*Exercise description*:
Every line in the listing is to be echoed verbatim.

## start

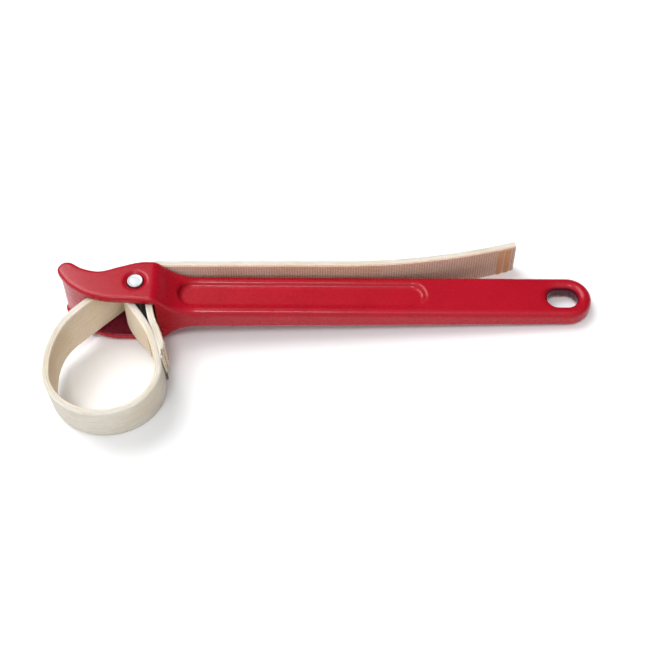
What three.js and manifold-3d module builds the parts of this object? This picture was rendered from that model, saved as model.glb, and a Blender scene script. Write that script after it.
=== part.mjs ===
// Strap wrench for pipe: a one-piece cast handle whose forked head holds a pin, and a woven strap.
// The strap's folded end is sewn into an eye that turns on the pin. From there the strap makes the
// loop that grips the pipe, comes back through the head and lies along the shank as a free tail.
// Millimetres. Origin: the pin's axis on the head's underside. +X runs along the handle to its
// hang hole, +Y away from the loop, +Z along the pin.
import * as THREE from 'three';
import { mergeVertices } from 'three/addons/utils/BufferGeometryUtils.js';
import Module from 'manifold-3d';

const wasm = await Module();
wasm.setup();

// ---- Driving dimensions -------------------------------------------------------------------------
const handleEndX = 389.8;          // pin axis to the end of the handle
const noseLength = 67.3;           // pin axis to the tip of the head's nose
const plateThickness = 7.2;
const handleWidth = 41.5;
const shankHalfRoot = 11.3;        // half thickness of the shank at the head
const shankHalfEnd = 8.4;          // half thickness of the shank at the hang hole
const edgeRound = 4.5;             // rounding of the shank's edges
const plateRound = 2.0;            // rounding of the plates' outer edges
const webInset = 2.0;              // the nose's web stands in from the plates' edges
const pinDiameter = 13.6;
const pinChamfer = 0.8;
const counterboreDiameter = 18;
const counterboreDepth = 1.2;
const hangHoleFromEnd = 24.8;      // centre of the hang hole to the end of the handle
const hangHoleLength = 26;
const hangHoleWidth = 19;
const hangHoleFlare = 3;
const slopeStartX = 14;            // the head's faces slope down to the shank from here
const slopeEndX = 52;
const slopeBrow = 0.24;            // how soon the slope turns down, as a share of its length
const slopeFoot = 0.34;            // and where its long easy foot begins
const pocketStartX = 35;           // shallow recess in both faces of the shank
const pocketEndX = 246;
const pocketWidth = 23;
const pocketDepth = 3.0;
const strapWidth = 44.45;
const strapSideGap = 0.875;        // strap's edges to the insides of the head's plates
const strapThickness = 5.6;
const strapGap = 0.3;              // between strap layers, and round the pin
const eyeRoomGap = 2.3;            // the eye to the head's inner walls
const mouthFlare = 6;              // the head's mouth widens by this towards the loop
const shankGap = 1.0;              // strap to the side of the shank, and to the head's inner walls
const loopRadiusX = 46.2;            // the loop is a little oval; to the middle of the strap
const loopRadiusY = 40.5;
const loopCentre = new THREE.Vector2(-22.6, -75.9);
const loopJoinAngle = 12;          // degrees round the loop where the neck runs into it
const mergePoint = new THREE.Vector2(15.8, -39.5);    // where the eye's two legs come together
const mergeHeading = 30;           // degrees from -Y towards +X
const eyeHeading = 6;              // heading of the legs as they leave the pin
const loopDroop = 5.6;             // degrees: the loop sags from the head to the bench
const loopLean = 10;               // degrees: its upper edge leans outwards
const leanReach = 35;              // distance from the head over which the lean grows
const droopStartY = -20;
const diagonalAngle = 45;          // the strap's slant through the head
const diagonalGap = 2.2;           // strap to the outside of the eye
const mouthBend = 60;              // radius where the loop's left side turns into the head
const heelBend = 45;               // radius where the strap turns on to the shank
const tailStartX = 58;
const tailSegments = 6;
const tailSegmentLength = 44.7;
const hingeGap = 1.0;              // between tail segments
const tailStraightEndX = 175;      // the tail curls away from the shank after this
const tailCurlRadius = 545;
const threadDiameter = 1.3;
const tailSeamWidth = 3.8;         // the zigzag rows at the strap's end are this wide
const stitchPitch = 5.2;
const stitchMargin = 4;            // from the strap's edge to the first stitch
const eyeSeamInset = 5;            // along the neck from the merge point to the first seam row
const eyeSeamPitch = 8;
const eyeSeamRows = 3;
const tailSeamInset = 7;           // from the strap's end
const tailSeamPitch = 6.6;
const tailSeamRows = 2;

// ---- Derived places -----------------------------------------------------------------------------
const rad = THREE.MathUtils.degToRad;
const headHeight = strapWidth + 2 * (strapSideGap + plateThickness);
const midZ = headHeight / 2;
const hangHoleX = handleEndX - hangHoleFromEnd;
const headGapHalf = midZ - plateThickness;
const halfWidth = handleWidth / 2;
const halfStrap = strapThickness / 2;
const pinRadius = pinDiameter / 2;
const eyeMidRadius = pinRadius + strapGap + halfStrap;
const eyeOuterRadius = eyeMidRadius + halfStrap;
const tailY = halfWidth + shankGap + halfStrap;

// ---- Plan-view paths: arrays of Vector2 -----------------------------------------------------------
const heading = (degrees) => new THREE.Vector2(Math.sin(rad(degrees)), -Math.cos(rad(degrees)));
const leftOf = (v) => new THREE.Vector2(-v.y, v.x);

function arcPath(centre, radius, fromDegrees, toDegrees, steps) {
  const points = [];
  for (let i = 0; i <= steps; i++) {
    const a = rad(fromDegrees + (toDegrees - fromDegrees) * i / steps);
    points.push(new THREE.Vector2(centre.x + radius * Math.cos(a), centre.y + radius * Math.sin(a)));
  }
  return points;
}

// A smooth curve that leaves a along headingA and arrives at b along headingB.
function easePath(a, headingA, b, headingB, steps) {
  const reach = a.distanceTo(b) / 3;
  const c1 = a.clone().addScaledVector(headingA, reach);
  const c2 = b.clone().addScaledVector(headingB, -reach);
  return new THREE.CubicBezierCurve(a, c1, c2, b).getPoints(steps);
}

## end

*Response below*:
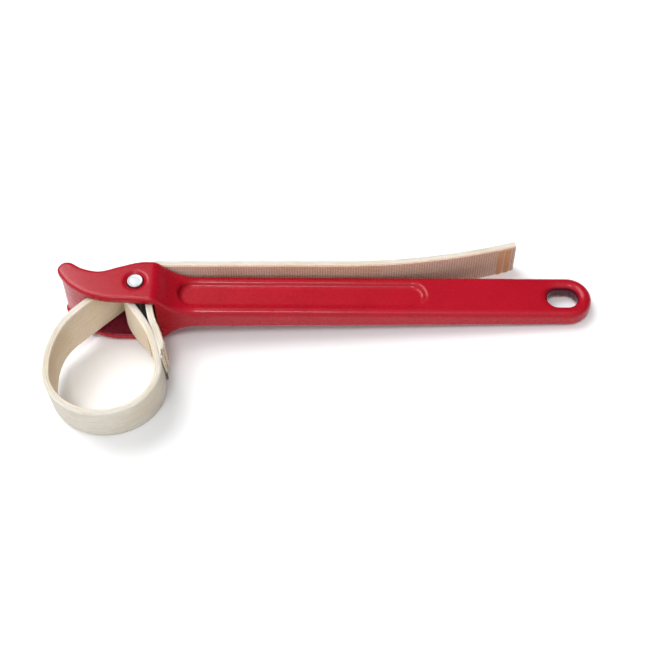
What three.js and manifold-3d module builds the parts of this object? This picture was rendered from that model, saved as model.glb, and a Blender scene script. Write that script after it.
=== part.mjs ===
// Strap wrench for pipe: a one-piece cast handle whose forked head holds a pin, and a woven strap.
// The strap's folded end is sewn into an eye that turns on the pin. From there the strap makes the
// loop that grips the pipe, comes back through the head and lies along the shank as a free tail.
// Millimetres. Origin: the pin's axis on the head's underside. +X runs along the handle to its
// hang hole, +Y away from the loop, +Z along the pin.
import * as THREE from 'three';
import { mergeVertices } from 'three/addons/utils/BufferGeometryUtils.js';
import Module from 'manifold-3d';

const wasm = await Module();
wasm.setup();

// ---- Driving dimensions -------------------------------------------------------------------------
const handleEndX = 389.8;          // pin axis to the end of the handle
const noseLength = 67.3;           // pin axis to the tip of the head's nose
const plateThickness = 7.2;
const handleWidth = 41.5;
const shankHalfRoot = 11.3;        // half thickness of the shank at the head
const shankHalfEnd = 8.4;          // half thickness of the shank at the hang hole
const edgeRound = 4.5;             // rounding of the shank's edges
const plateRound = 2.0;            // rounding of the plates' outer edges
const webInset = 2.0;              // the nose's web stands in from the plates' edges
const pinDiameter = 13.6;
const pinChamfer = 0.8;
const counterboreDiameter = 18;
const counterboreDepth = 1.2;
const hangHoleFromEnd = 24.8;      // centre of the hang hole to the end of the handle
const hangHoleLength = 26;
const hangHoleWidth = 19;
const hangHoleFlare = 3;
const slopeStartX = 14;            // the head's faces slope down to the shank from here
const slopeEndX = 52;
const slopeBrow = 0.24;            // how soon the slope turns down, as a share of its length
const slopeFoot = 0.34;            // and where its long easy foot begins
const pocketStartX = 35;           // shallow recess in both faces of the shank
const pocketEndX = 246;
const pocketWidth = 23;
const pocketDepth = 3.0;
const strapWidth = 44.45;
const strapSideGap = 0.875;        // strap's edges to the insides of the head's plates
const strapThickness = 5.6;
const strapGap = 0.3;              // between strap layers, and round the pin
const eyeRoomGap = 2.3;            // the eye to the head's inner walls
const mouthFlare = 6;              // the head's mouth widens by this towards the loop
const shankGap = 1.0;              // strap to the side of the shank, and to the head's inner walls
const loopRadiusX = 46.2;            // the loop is a little oval; to the middle of the strap
const loopRadiusY = 40.5;
const loopCentre = new THREE.Vector2(-22.6, -75.9);
const loopJoinAngle = 12;          // degrees round the loop where the neck runs into it
const mergePoint = new THREE.Vector2(15.8, -39.5);    // where the eye's two legs come together
const mergeHeading = 30;           // degrees from -Y towards +X
const eyeHeading = 6;              // heading of the legs as they leave the pin
const loopDroop = 5.6;             // degrees: the loop sags from the head to the bench
const loopLean = 10;               // degrees: its upper edge leans outwards
const leanReach = 35;              // distance from the head over which the lean grows
const droopStartY = -20;
const diagonalAngle = 45;          // the strap's slant through the head
const diagonalGap = 2.2;           // strap to the outside of the eye
const mouthBend = 60;              // radius where the loop's left side turns into the head
const heelBend = 45;               // radius where the strap turns on to the shank
const tailStartX = 58;
const tailSegments = 6;
const tailSegmentLength = 44.7;
const hingeGap = 1.0;              // between tail segments
const tailStraightEndX = 175;      // the tail curls away from the shank after this
const tailCurlRadius = 545;
const threadDiameter = 1.3;
const tailSeamWidth = 3.8;         // the zigzag rows at the strap's end are this wide
const stitchPitch = 5.2;
const stitchMargin = 4;            // from the strap's edge to the first stitch
const eyeSeamInset = 5;            // along the neck from the merge point to the first seam row
const eyeSeamPitch = 8;
const eyeSeamRows = 3;
const tailSeamInset = 7;           // from the strap's end
const tailSeamPitch = 6.6;
const tailSeamRows = 2;

// ---- Derived places -----------------------------------------------------------------------------
const rad = THREE.MathUtils.degToRad;
const headHeight = strapWidth + 2 * (strapSideGap + plateThickness);
const midZ = headHeight / 2;
const hangHoleX = handleEndX - hangHoleFromEnd;
const headGapHalf = midZ - plateThickness;
const halfWidth = handleWidth / 2;
const halfStrap = strapThickness / 2;
const pinRadius = pinDiameter / 2;
const eyeMidRadius = pinRadius + strapGap + halfStrap;
const eyeOuterRadius = eyeMidRadius + halfStrap;
const tailY = halfWidth + shankGap + halfStrap;

// ---- Plan-view paths: arrays of Vector2 -----------------------------------------------------------
const heading = (degrees) => new THREE.Vector2(Math.sin(rad(degrees)), -Math.cos(rad(degrees)));
const leftOf = (v) => new THREE.Vector2(-v.y, v.x);

function arcPath(centre, radius, fromDegrees, toDegrees, steps) {
  const points = [];
  for (let i = 0; i <= steps; i++) {
    const a = rad(fromDegrees + (toDegrees - fromDegrees) * i / steps);
    points.push(new THREE.Vector2(centre.x + radius * Math.cos(a), centre.y + radius * Math.sin(a)));
  }
  return points;
}

// A smooth curve that leaves a along headingA and arrives at b along headingB.
function easePath(a, headingA, b, headingB, steps) {
  const reach = a.distanceTo(b) / 3;
  const c1 = a.clone().addScaledVector(headingA, reach);
  const c2 = b.clone().addScaledVector(headingB, -reach);
  return new THREE.CubicBezierCurve(a, c1, c2, b).getPoints(steps);
}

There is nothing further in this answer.